What do you think Harry and Ben saw dripping out of the filter paper?

CORRECT ANSWER
orange juice
EDDIE SAYS
When substances dissolve they separate into tiny, tiny particles, small enough to pass through the little holes in the filter paper. Big bits of orange will get trapped but the dissolved orange solids and sugar pass through.
  • Question 7

Ben still said that these experiments didn't prove that orange juice was mainly water, so Harry tried heating it again.

 

He set up this apparatus:

 

 Boiling apparatus

 

Next Harry, wearing gloves, carefully placed a cold surface against the gas coming out of the flask and droplets appeared on it.

 

What colour do you think the droplets were?

 

 Water droplets

CORRECT ANSWER
colourless
EDDIE SAYS
When you heat a solution only the water can evaporate away because, although the dissolved solids in the orange juice (like sugar) are really small, THEY ARE STILL SOLID and cannot evaporate away. So the vapour would have no colour - that's colourless!
  • Question 8

What is the name of the process that Harry used to collect some of the liquid formed from the gas given off by the orange juice?

CORRECT ANSWER
condensation
EDDIE SAYS
Condensation is formed from condensation! What that means is that the droplets of water (condensation) are the result of CONDENSING steam into water, taking away its heat energy so it cools down from being a gas to being a liquid.
  • Question 9

Harry and Ben collected some of the droplets from the cold surface.
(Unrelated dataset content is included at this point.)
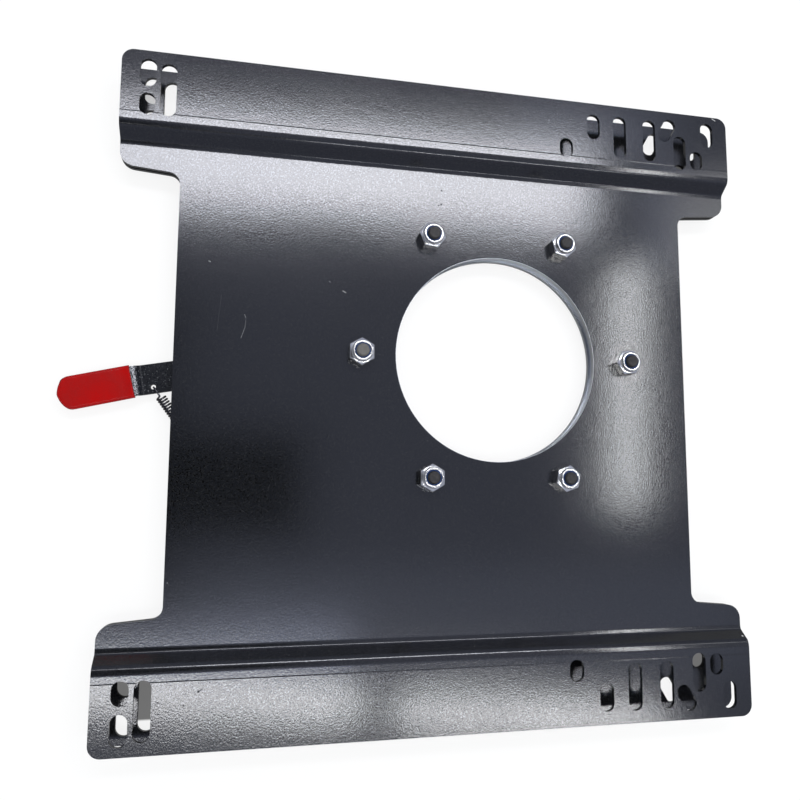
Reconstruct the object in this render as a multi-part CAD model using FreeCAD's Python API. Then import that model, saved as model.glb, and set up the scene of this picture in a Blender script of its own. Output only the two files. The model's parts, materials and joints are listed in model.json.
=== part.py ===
import FreeCAD, Part
import math
import os
from FreeCAD import Rotation, Vector

os.makedirs("parts", exist_ok=True)

# A swivel seat base: two joggled steel plates, one for the vehicle's seat box and one for the
# seat, turn on a bolted ring stack and lock with a sprung lever. Millimetres and degrees.
# The origin is the middle of the base plate's outline on the mounting surface, and +Z is up.

# Both plates are cut and folded alike: a flat middle between two raised flanges.
plate_length = 457.0            # along X, from flange edge to flange edge
plate_width = 453.0             # along Y, along the flanges
plate_thickness = 3.0
flange_flat = 47.8              # flat depth of a flange, where the slots are
flange_rise = 10.0              # how far a flange stands off the middle
plate_bend = ((18.0, 10.0), (34.0, 2.5))    # see step_run for how a bend is written
side_notch_length = 296.0       # along X at the notch's bottom
side_notch_mouth = 303.0        # along X at the plate's end, where the notch is wider
side_notch_depth = 39.5
flange_corner = 8.0
shoulder_corner = 10.0
notch_corner = 8.0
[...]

They tasted them carefully - what do you think they tasted of?

CORRECT ANSWER
nothing
EDDIE SAYS
Since the liquid condensed from the steam cannot contain any dissolved solids it's going to be water which doesn't really taste of anything much.
  • Question 10

If Harry allowed the rest of the liquid in his orange juice to evaporate slowly away, what do you predict would be left behind?

CORRECT ANSWER
orange solid
EDDIE SAYS
Since orange juice is a solution of water with sugar and natural orange solids in it, that is what would be left behind once all the water has evaporated away.